The second warning about reading too much is that it’s better to engage in face-to-face philosophical discussions, what some philosophers like to think as where “real” philosophy happens. I am in agreement, to a point. I love discussing philosophy, and will go all night. But reading a book is equivalent to having a one-sided conversation. And if the author is a genius, then reading their books is equivalent to having a conversation with a genius. How is that not valuable? The written words allows for the transmission of thought, and thoughts are meaningful whether they are spoken or not. Besides, how else are we going to learn from history? Dead people still have insightful things to tell us.

The third warning concerns the drying up of creative juices by letting others do your thinking for you. The worry is that by reading too much you become a kind of philosophical puppet. Here philosophers like to quote authorities to support their contention:

Reading, after a certain age, diverts the mind too much from its creative pursuits. Any man who reads too much and uses his own brain too little falls into lazy habits of thinking. ~ Albert Einstein

Reading is merely a surrogate for thinking for yourself; it means letting someone else direct your thoughts. ~Schopenhauer

I take it this last concern is that by reading too much, you dilute your mind with other people’s opinions instead of coming up with “your own” view. However, grad students who say these things in practice end up in a worse predicament than adopting the views of people they read: adopting the view of just one person: their adviser! Realistically, what are the chances that a single person at a single institution has all the answers? Slim to none. Better to seek the opinion of many experts, not just one, otherwise you risk philosophical myopia.

Anyone who knows me well knows that I would fall into the “reading too much” category. I devour books and never get full.  But I daresay that my drive to read everything under the sun has not hampered my writing productivity, prevented me from publishing, or hampered my philosophical creativity. Quite the contrary as readers of this blog might guess. As for the point about letting others do my thinking, how could this be true if I often find myself silently shouting “No!” when I read something I disagree with? Reading can be a way to figure out where people stand on issues, and thus, a way to orient yourself in the conceptual landscape. It is possible to critically engage with a book, to highlight points of both alignment and contention.

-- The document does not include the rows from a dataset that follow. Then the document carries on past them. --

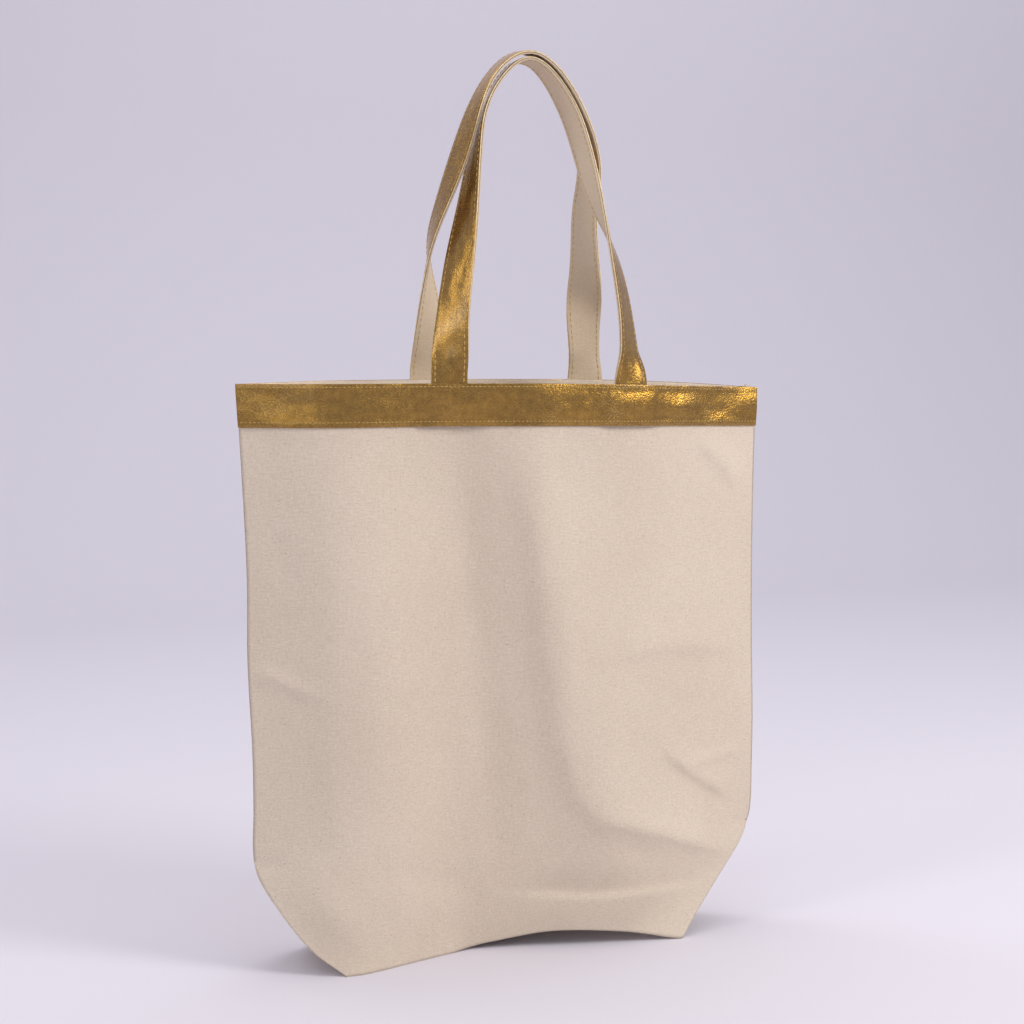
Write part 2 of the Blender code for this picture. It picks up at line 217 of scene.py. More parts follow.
class Graph:
    """A material's node tree, with short ways to add and join its nodes."""

    def __init__(self, name: str) -> None:
        """Start a material that holds one Principled shader.

        Args:
            name: the material's name.
        """
        self.material = bpy.data.materials.new(name)
        self.material.use_nodes = True
        self.tree = self.material.node_tree
        self.shader = self.tree.nodes["Principled BSDF"]

    def node(self, kind: str, inputs: dict | None = None, **settings: object) -> bpy.types.Node:
        """Add a node.

        Args:
            kind: the node's type, without its ShaderNode prefix.
            inputs: socket names with the value or the output socket that each takes.
            settings: the node's own properties.

        Returns:
            The new node.
        """
        made = self.tree.nodes.new("ShaderNode" + kind)
        for key, value in settings.items():
            setattr(made, key, value)
        for key, value in (inputs or {}).items():
            self.feed(made.inputs[key], value)
        return made

    def feed(self, socket: Socket, value: object) -> None:
        """Give a socket a constant or join an output to it.

        Args:
            socket: the input socket.
            value: a number, a tuple or an output socket.
        """
        if isinstance(value, Socket):
            self.tree.links.new(value, socket)
        else:
            socket.default_value = value

    def math(self, operation: str, a: object, b: object = 0.0) -> Socket:
        """Add a Math node.

        Args:
            operation: the node's operation.
            a: first value.
            b: second value.

        Returns:
            The result's socket.
        """
        made = self.node("Math", operation=operation)
        for socket, value in zip(made.inputs, (a, b)):
            self.feed(socket, value)
        return made.outputs[0]

    def noise(self, vector: object, scale: float, detail: float = 3.0, rough: float = 0.55) -> Socket:
        """Add a noise texture.

        Args:
            vector: where the texture is read.
            scale: its scale, in cells per unit.
            detail: octaves.
            rough: weight of the finer octaves.

        Returns:
            The noise value, about 0 to 1.
        """
        inputs = {"Vector": vector, "Scale": scale, "Detail": detail, "Roughness": rough}
        return self.node("TexNoise", inputs).outputs["Fac"]

    def stretched(self, vector: object, scale: tuple[float, float, float]) -> Socket:
        """Scale a vector by axis.

        Args:
            vector: the vector.
            scale: factors.

        Returns:
            The scaled vector.
        """
        return self.node("Mapping", {"Vector": vector, "Scale": scale}).outputs[0]

    def mix(self, share: object, a: object, b: object) -> Socket:
        """Mix two colours.

        Args:
            share: weight of the second colour.
            a: first colour.
            b: second colour.

        Returns:
            The mixed colour.
        """
        made = self.node("Mix", data_type="RGBA")
        self.feed(made.inputs["Factor"], share)
        for key, value in ((6, a), (7, b)):
            self.feed(made.inputs[key], (*value, 1.0) if isinstance(value, tuple) else value)
        return made.outputs[2]

    def spread(
        self, value: object, low: float, high: float, to_low: float = 0.0, to_high: float = 1.0,
    ) -> Socket:
        """Map a range of values to another one, clamped.

        Args:
            value: the value.
            low: start of its range.
            high: end of its range.
            to_low: what the start becomes.
            to_high: what the end becomes.

        Returns:
            The mapped value.
        """
        inputs = {"Value": value, "From Min": low, "From Max": high, "To Min": to_low, "To Max": to_high}
        return self.node("MapRange", inputs).outputs[0]

    def bump(self, height: object, distance: float, strength: float = 1.0, normal: object = None) -> Socket:
        """Add a bump.

        Args:
            height: the height, 0 to 1.
            distance: how far 1 stands out, in metres.
            strength: weight of the bump.
            normal: the bump it is added to.

        Returns:
            The bent normal.
        """
        made = self.node("Bump", {"Height": height, "Distance": distance, "Strength": strength})
        if normal is not None:
            self.feed(made.inputs["Normal"], normal)
        return made.outputs[0]


@dataclass(frozen=True)
class ClothFinish:
    """Plain-woven cotton, drawn from the flat position of each point of the cloth."""

    name: str
    light: Colour
    dark: Colour
    thread_pitch: float
    slub: float = 0.5
    specks: float = 0.5
    speck: Colour = (0.30, 0.20, 0.12)
    relief: float = 0.00012

    def build(self) -> bpy.types.Material:
        """Make the material.

        Returns:
            The material.
        """
        g = Graph(self.name)
        flat = g.node("UVMap", uv_map="flat").outputs[0]
        place = g.node("SeparateXYZ", {"Vector": flat})
        drift = g.math("SUBTRACT", g.noise(flat, 90.0, 2.0), 0.5)
        wobble = g.math("MULTIPLY", drift, self.thread_pitch * 2.2)
        turns = []
        for axis in (0, 1):
            shifted = g.math("ADD", place.outputs[axis], wobble)
            turns.append(g.math("MULTIPLY", shifted, math.pi / self.thread_pitch))
        warp, weft = (g.math("SINE", turn) for turn in turns)
        checker = g.math("GREATER_THAN", g.math("MULTIPLY", warp, weft), 0.0)
        over = g.math("MULTIPLY", g.math("ABSOLUTE", warp), checker)
        under = g.math("MULTIPLY", g.math("ABSOLUTE", weft), g.math("SUBTRACT", 1.0, checker))
        weave = g.math("ADD", over, under)
        streak = g.noise(g.stretched(flat, (130.0, 1150.0, 1.0)), 1.0, 3.0, 0.7)
        upright = g.noise(g.stretched(flat, (950.0, 120.0, 1.0)), 1.0, 3.0, 0.7)
        cloudy = g.noise(flat, 9.0, 4.0)
        grain = g.noise(g.stretched(flat, (520.0, 680.0, 1.0)), 1.0, 3.0, 0.75)
        # The weave's share of the tone makes the gaps between the yarns darker: painted shade. The slubs,
        # grain and clouds are the cotton's own uneven tone.
        tone = g.math("ADD", g.math("MULTIPLY", weave, 0.20), g.math("MULTIPLY", streak, 0.6 * self.slub))
        tone = g.math("ADD", tone, g.math("MULTIPLY", upright, 0.3 * self.slub))
        tone = g.math("ADD", tone, g.math("MULTIPLY", grain, 0.45))
        tone = g.math("ADD", tone, g.math("MULTIPLY", cloudy, 0.22))
        colour = g.mix(g.spread(tone, 0.50, 0.84), self.dark, self.light)
        fleck = g.node("TexVoronoi", {"Vector": g.stretched(flat, (330.0, 420.0, 1.0)), "Scale": 1.0})
        pick = g.node("SeparateColor", {"Color": fleck.outputs["Color"]})
        rare = g.math("GREATER_THAN", pick.outputs[0], 0.955)
        dot = g.math("MULTIPLY", g.math("LESS_THAN", fleck.outputs["Distance"], 0.15), rare)
        colour = g.mix(g.math("MULTIPLY", dot, self.specks), colour, self.speck)
        g.feed(g.shader.inputs["Base Color"], colour)
        g.shader.inputs["Roughness"].default_value = 0.92
        g.shader.inputs["Specular IOR Level"].default_value = 0.18
        g.shader.inputs["Sheen Weight"].default_value = 0.12
        g.shader.inputs["Sheen Roughness"].default_value = 0.5
        coarse = g.bump(g.math("ADD", g.math("MULTIPLY", streak, 0.4), grain), self.relief * 3.2, 0.9)
        g.feed(g.shader.inputs["Normal"], g.bump(weave, self.relief, 0.9, coarse))
        return g.material


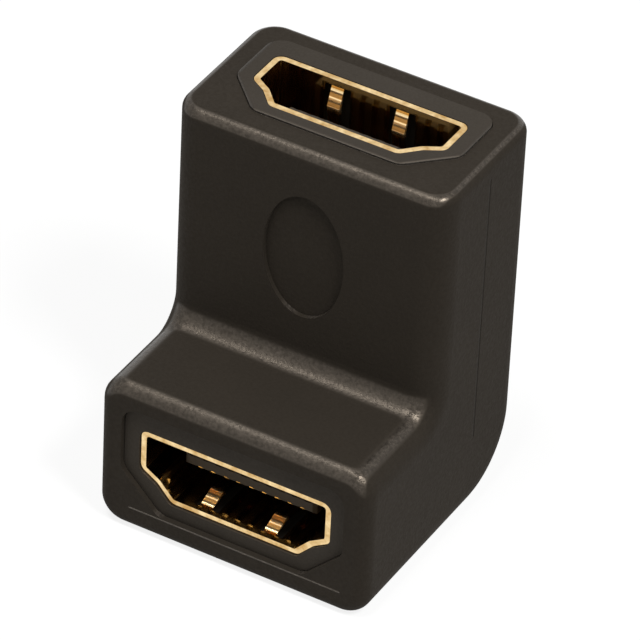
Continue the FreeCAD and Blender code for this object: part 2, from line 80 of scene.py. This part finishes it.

I take all this advice about reading too much to be a point about tradeoffs. You shouldn’t read all the time and never write your thoughts down and vice versa. You will fail as an academic (esp. a philosopher) if you never write anything down, but you will also fail if you never read anything. The flipside of “reading too much” is of course “reading too little”. The worry here is that if you don’t read extensively you take the very likely risk of reinventing the wheel, a great way to get banished to the sidelines of philosophical discourse.

In conclusion, my advice would be to maximize reading, writing, and thinking. Ceteris paribus, you should read as much as humanly possible without sacrificing writing and thinking. The ceteris clause is in there because there is a hint of truth in the advice about reading too much. If all you do is read, that is probably bad. But if you can also write and think while you read excessively, then wouldn’t that be better? Isn’t it a compliment for academics to say of someone else that “They are well read”? I would never take that as an insult.